According to the account in Inside Higher Ed, "the study said there is no institutional 'barrier' to admission for these students, only the realities of economic inequality in the United States that result in many low-income people never applying to college."

Opponents of the SATs have always claimed that the standardized test does not have the same kind of predictive value for minority college applicants and applicants in lower socioeconomic groups. They like to cite examples of the SATs being insensitive -- asking questions about yachts or other things that poor inner city kids wouldn't know about. And if poor students saw such things in, say, a reading comprehension section they would be thrown off and wouldn't perform as well.

Some critics have gone further. In a 2003 article from The Nation by lawyer Jay Rosner, president of the Princeton Review Foundation, wrote: "A new analysis of the SAT that I conducted reveals something startling: Every single question carefully preselected to appear on the test favors whites over blacks. . . . I call these 'white preference questions.' "

This, of course, is ridiculous. And pretty offensive too. Are the math questions also biased in favor of whites too? Are those complicated numbers only things white people understand? As I wrote in an article in the Wall Street Journal a few years ago,

All you have to know about racial bias and the SATs is this: The scores of black students overpredict their performance in college. In their 1998 pro-affirmative-action manifesto, "The Shape of the River," William Bowen and Derek Bok (former presidents of Harvard and Princeton) found that black students at elite schools typically perform in college at the level of white students with SAT scores 300 points lower.

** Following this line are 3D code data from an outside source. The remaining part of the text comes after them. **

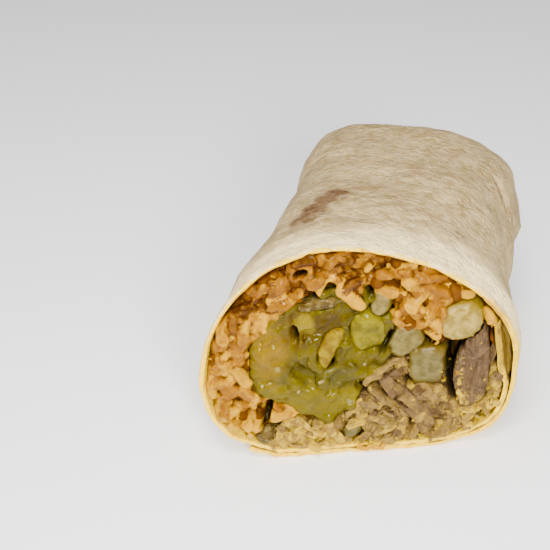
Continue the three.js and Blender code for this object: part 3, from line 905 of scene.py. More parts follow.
def melted(points, faces, voxel, rounds):
    """A fine even skin over shapes, with its edges melted: its points and normals in mm, and its faces."""
    lumpy = bpy.data.meshes.new("lumpy")
    lumpy.from_pydata(in_row(points).tolist(), [], faces)
    shape = bpy.data.objects.new("lumpy", lumpy)
    bpy.context.scene.collection.objects.link(shape)
    remesh = shape.modifiers.new("skin", "REMESH")
    remesh.mode = "VOXEL"
    remesh.voxel_size = voxel * MM
    melt = shape.modifiers.new("melt", "SMOOTH")
    melt.factor = 0.5
    melt.iterations = rounds
    fine = bpy.data.meshes.new_from_object(shape.evaluated_get(bpy.context.evaluated_depsgraph_get()))
    count = len(fine.vertices)
    places, normals = np.empty(count * 3), np.empty(count * 3)
    fine.vertices.foreach_get("co", places)
    fine.vertex_normals.foreach_get("vector", normals)
    skin = [list(face.vertices) for face in fine.polygons]
    bpy.data.objects.remove(shape)
    return places.reshape(-1, 3) / MM - CUT_MIDDLE, normals.reshape(-1, 3), skin


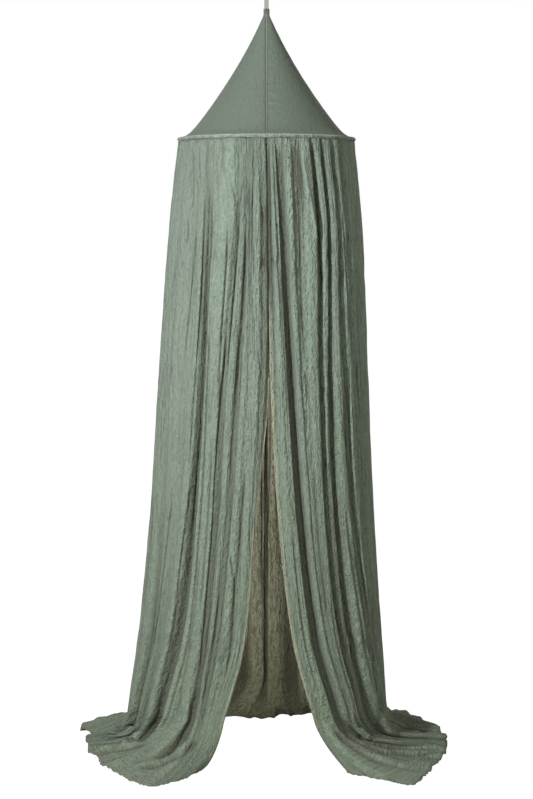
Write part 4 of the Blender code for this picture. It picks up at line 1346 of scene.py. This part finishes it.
# %% Hanging loop
TAPE_WIDTH = 0.015
TAPE_THICKNESS = 0.0015
EYE_LENGTH = 0.030
EYE_WIDTH = 0.009
TAPE_TAIL = 0.075
EYE_WIDEST = 0.75  # share of the eye's length, from below
SELVEDGE_FROM, SELVEDGE_EASE = 0.38, 0.1  # shares of the tape's width from its middle
TAPE_ROWS, TAPE_COLUMNS = 120, 10


def tape_loop():
    """The tape's middle line, down one layer, round the eye and down the other."""
    half_gap = 0.5 * TAPE_THICKNESS + 0.00005

    def half_eye(share):
        if share < EYE_WIDEST:
            return 0.5 * EYE_WIDTH * float(smooth_step(share / EYE_WIDEST))
        over = (share - EYE_WIDEST) / (1.0 - EYE_WIDEST)
        return 0.5 * EYE_WIDTH * math.sqrt(max(0.0, 1.0 - over**2))

    side = [(half_gap, z) for z in np.linspace(-TAPE_TAIL, -EYE_LENGTH * 1.05, 14)]
    for share in np.linspace(0.02, 0.97, 30):
        side.append((half_gap + half_eye(share), EYE_LENGTH * (share - 1.0)))
    side.append((half_gap * 1.6, 0.4 * half_gap))
    line = side + [(0.0, 0.8 * half_gap)] + [(-y, z) for y, z in reversed(side)]
    steps = [math.dist(a, b) for a, b in zip(line, line[1:])]
    reached = np.concatenate([[0.0], np.cumsum(steps)])
    at = np.linspace(0.0, reached[-1], TAPE_ROWS + 1)
    across = np.interp(at, reached, [y for y, _ in line])
    up = np.interp(at, reached, [z for _, z in line])
    spread = np.linspace(-0.5, 0.5, TAPE_COLUMNS + 1) * TAPE_WIDTH
    x = np.repeat(spread[None, :], len(at), axis=0)
    y = np.repeat(across[:, None], len(spread), axis=1)
    z = np.repeat(up[:, None], len(spread), axis=1)
    points = np.stack([x, y, z], axis=-1)
    along = np.repeat(at[:, None], len(spread), axis=1)
    selvedge = smooth_step((np.abs(spread) / TAPE_WIDTH - SELVEDGE_FROM) / SELVEDGE_EASE)
    edge = np.repeat(selvedge[None, :], len(at), axis=0)
    return sheet_mesh("loop_tape", points, x + 0.5 * TAPE_WIDTH, along, {"hem": edge},
                      TAPE_THICKNESS * 0.92, tape_twill), reached[-1]


loop, tape_length = tape_loop()
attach(loop, "root")
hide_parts("hanging_loop")
print(f"tape: {tape_length:.3f} m long")
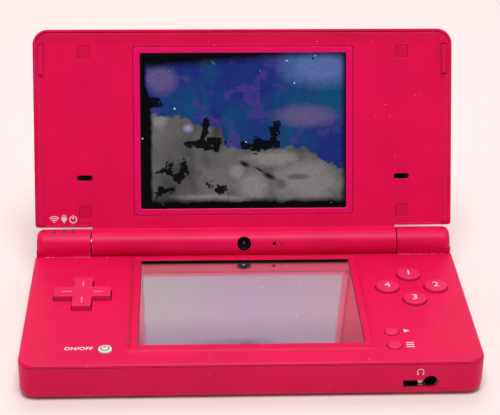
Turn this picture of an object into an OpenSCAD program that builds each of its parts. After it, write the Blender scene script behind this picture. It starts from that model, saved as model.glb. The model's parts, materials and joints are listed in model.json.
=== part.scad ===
// Clamshell handheld game console, opened for play.
// Origin: centre of the closed footprint, on the underside. X right, Y to the hinge, Z up.

/* [Case] */
// Width of the case
case_w = 137; // [136:0.5:142]
// Depth of the closed case, front edge to hinge
case_d = 74.9; // [74.5:0.5:80]
// Height of the base up to its deck
base_h = 12; // [11.8:0.1:13]
// Plan radius of the base's and the lid's front corners
front_r = 5; // [4:0.5:7]
// Plan radius of the base's rear corners, beside the hinge
rear_r = 3; // [3:0.5:4]
// Radius along the base's bottom edge
bottom_edge_r = 2.9; // [1:0.1:2.9]
// Radius along the deck's edge
deck_edge_r = 0.8; // [0.3:0.1:0.8]
// Thickness of the base's side walls
wall_t = 1.4; // [1.2:0.1:1.6]
// Thickness of the base's floor
floor_t = 1.2; // [0.9:0.1:1.3]
// Thickness of the deck
deck_t = 1.2; // [1:0.1:1.3]
// Distance from the deck down to the seam between the two base cases
seam_drop = 0.98; // [0.9:0.02:1.1]
// Width of the seam between the two base cases
seam_w = 0.16; // [0.1:0.02:0.2]

/* [Hinge] */
// Radius of the hinge barrel
hinge_r = 4.8; // [4.7:0.1:5]
// Height of the hinge axis over the deck
hinge_lift = 2.1; // [2:0.1:2.4]
// Angle between the lid and the base
lid_open = 112.6; // [0:0.1:150]
// Half the length of the lid's barrel
barrel_half = 50.05; // [49:0.1:50.5]
// Gap between the barrel and each hinge cover
barrel_gap = 0.3; // [0.2:0.05:0.5]
// Wall of the barrel
barrel_t = 1; // [0.8:0.1:1.1]
// Gap between the barrel and its trough
trough_gap = 0.4; // [0.3:0.05:0.45]
// How far each hinge cover stays inside the side wall
cover_inset = 0.5; // [0.3:0.1:0.8]
// Rounding of each hinge cover's outer end
cover_round = 2; // [1:0.1:2.4]
// Radius of the hinge shaft
shaft_r = 1.5; // [1.2:0.1:1.6]
// Material left outside the shaft and the bush in each hinge cover
hinge_end_wall = 3.95; // [3:0.05:5]
// Outer radius of the hollow bush that the lid's cable passes through
bush_r = 2.5; // [2.3:0.1:2.7]
// Radius of the bush's hole
bush_hole_r = 1.7; // [1.5:0.1:1.8]
// Length of the clutch and of the bearing in the barrel's ends
clutch_l = 8; // [6:0.5:10]

/* [Lid] */
// Gap between the hinge covers and the lid's lower edge
lid_clearance = 0.6; // [0.5:0.05:1]
// Radius along the lid's outer edge
lid_edge_r = 2.8; // [1.5:0.1:3]
// Radius of the lid's corners beside the hinge
lid_low_r = 1.2; // [0.8:0.1:2]
// Skin of the outer cover
skin_t = 1.2; // [0.9:0.1:1.2]
// Width of the outer cover's rim
rim_t = 0.8; // [0.7:0.05:1]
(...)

One critic of this new study, Bob Schaeffer, public education director of FairTest, told Insider Higher Ed that the authors did not take account of those people who did not apply to college at all:

Schaeffer also cited the experience of colleges that have dropped SAT requirements and have almost uniformly reported that they then attract more applicants from minority and low-income groups. SAT and ACT requirements "deter many low-income and minority students from ever applying," he said. So the way to promote the enrollment of such students is through "eliminating that hurdle," not describing the SAT as fair to all groups.

But this is neither here nor there. Whether a college gets more poor or minority applicants as a result of dropping the SAT doesn't mean that they get more qualified applicants. And we have no idea how those additional applicants did during their first year of college.

The SAT cannot predict everything, but it does have its uses. And we are not doing poor and minority kids any favors by suggesting that bad performance on the SAT doesn't mean anything.

As Seppy Basili, a Kaplan vice president told me,  "The premise that the SAT is unfair is a hackneyed position that I don't see a lot of merit to. There is no question that different groups perform differently, but the SAT is just the messenger, not the problem."